_EXERCISE GOAL_
Examine each line of the data. Copy those that contain the string "behind".

Lines of data:

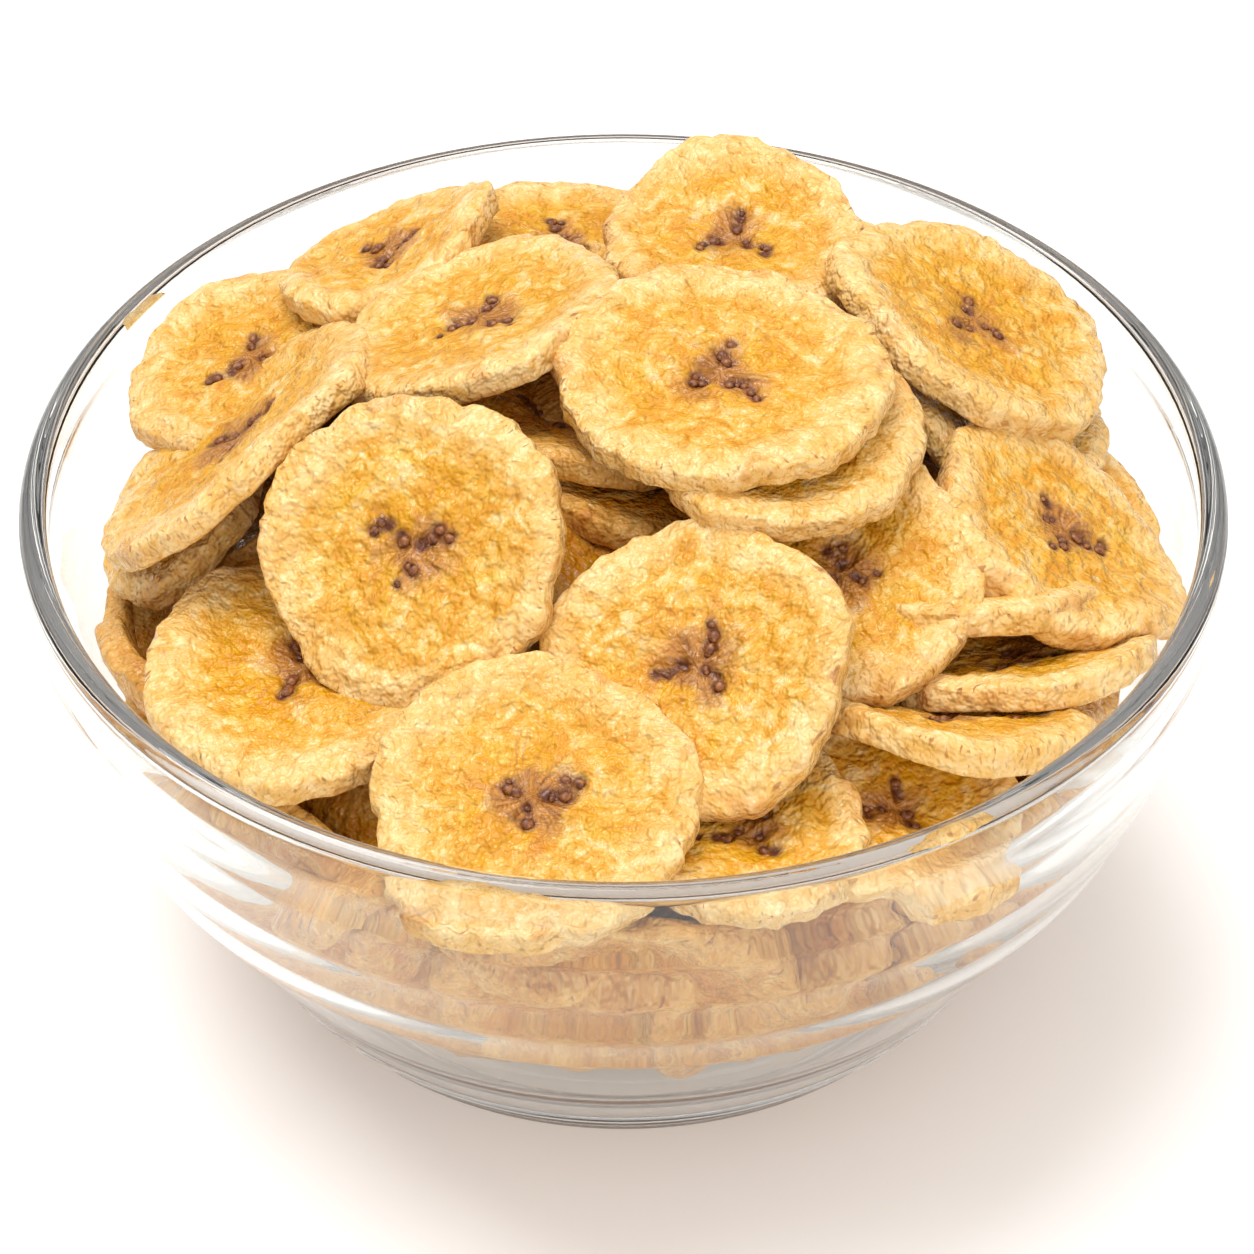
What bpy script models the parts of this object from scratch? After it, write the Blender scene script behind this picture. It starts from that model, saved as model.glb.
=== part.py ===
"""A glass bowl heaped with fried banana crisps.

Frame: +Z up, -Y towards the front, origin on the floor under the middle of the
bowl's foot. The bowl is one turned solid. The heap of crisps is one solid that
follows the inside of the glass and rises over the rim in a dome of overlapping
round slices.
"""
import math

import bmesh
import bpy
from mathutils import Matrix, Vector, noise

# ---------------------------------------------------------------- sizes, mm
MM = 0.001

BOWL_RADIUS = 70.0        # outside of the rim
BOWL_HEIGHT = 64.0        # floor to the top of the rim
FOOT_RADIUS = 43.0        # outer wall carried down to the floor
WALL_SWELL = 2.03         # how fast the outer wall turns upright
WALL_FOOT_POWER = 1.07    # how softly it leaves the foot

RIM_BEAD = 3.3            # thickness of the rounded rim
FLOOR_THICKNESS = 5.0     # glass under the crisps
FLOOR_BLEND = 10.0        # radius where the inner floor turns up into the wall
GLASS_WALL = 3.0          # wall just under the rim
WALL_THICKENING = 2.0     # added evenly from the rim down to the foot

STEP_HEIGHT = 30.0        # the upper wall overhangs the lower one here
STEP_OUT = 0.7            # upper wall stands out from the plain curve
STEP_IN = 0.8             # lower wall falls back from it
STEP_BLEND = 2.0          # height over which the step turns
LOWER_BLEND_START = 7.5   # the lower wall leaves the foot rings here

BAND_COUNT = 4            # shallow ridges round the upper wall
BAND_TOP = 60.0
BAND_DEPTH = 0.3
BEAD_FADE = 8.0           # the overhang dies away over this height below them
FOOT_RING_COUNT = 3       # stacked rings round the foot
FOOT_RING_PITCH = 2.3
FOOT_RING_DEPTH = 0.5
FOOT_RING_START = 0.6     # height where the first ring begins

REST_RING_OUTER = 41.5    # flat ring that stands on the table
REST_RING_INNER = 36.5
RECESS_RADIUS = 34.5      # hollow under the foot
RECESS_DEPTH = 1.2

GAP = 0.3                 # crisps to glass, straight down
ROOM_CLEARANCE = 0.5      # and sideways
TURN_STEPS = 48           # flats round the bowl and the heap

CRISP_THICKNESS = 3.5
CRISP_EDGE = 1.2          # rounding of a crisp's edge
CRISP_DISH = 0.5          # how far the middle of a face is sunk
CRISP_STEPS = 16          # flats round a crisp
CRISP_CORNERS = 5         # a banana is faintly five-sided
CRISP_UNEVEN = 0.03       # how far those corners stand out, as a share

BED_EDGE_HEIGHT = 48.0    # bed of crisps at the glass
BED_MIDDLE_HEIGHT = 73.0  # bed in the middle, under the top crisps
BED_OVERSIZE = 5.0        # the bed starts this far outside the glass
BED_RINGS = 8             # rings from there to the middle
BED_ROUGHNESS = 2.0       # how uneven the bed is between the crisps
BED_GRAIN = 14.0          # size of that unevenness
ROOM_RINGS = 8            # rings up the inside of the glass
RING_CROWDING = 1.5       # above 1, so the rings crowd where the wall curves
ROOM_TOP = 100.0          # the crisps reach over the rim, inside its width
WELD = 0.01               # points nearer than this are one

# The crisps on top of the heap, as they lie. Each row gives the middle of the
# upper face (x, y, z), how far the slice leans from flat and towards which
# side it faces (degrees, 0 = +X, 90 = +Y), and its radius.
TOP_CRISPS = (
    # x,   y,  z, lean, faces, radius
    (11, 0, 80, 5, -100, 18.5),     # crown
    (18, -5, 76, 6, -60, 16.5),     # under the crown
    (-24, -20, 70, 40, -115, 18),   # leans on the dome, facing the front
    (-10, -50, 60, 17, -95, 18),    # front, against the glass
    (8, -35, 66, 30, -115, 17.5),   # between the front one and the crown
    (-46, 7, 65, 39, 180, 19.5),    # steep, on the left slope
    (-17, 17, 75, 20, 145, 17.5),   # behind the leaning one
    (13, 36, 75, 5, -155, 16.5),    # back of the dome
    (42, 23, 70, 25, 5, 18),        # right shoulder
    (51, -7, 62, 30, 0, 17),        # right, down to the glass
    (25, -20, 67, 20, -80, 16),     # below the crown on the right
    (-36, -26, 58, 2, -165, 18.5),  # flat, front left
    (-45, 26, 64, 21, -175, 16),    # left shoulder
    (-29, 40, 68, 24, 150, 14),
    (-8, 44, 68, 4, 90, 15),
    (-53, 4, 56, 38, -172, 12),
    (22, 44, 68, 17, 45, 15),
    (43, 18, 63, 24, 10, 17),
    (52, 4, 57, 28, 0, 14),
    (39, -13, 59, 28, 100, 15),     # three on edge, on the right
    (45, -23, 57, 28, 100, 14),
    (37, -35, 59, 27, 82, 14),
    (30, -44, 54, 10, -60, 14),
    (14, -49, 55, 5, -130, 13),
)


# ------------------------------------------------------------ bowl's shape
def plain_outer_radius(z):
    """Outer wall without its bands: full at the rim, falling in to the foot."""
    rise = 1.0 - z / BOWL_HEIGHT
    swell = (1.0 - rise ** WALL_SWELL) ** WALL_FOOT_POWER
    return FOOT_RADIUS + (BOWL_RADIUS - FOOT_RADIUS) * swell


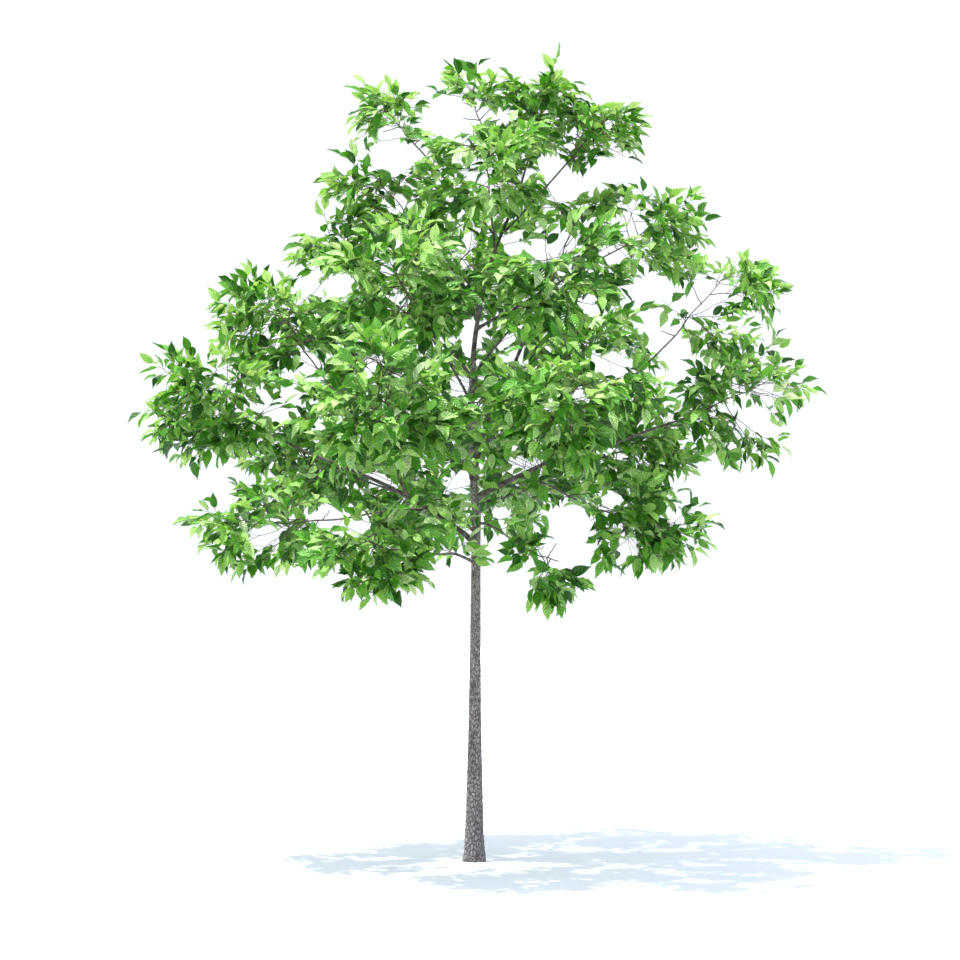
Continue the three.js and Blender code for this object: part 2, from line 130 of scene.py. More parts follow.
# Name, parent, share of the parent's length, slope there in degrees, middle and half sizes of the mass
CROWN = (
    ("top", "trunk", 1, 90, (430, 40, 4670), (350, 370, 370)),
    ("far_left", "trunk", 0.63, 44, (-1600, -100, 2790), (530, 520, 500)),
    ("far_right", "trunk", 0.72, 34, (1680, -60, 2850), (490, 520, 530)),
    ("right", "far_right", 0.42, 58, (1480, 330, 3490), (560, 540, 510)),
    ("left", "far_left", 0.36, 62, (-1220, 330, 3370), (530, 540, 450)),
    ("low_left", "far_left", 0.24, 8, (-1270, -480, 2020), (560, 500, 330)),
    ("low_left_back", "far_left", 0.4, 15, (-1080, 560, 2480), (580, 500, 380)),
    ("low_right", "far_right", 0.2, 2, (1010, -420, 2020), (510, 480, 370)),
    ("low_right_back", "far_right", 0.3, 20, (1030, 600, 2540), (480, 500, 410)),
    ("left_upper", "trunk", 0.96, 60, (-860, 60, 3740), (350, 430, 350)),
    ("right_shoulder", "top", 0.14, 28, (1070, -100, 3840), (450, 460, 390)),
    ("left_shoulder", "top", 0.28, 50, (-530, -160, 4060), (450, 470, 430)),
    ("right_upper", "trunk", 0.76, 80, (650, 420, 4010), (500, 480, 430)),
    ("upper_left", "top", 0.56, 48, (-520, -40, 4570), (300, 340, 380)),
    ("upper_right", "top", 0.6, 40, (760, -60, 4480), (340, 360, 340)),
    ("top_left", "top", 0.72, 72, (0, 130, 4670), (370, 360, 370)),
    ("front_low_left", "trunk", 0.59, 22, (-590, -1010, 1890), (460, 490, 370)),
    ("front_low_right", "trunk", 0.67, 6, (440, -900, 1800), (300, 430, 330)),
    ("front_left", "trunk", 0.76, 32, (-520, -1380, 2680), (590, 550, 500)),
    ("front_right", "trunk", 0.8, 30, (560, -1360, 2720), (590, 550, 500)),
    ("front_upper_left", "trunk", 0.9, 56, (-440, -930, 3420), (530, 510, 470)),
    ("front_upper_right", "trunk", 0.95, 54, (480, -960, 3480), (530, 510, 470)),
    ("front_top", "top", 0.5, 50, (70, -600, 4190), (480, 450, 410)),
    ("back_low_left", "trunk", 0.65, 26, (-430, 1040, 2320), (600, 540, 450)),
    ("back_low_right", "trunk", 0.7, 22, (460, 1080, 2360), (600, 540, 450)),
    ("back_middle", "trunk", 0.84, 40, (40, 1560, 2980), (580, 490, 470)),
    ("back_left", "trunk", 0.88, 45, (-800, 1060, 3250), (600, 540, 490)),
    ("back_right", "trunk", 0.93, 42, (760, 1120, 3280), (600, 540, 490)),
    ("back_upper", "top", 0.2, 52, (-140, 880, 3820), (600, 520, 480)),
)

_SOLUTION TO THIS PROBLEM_
What bpy script models the parts of this object from scratch? After it, write the Blender scene script behind this picture. It starts from that model, saved as model.glb.
    (-17, 17, 75, 20, 145, 17.5),   # behind the leaning one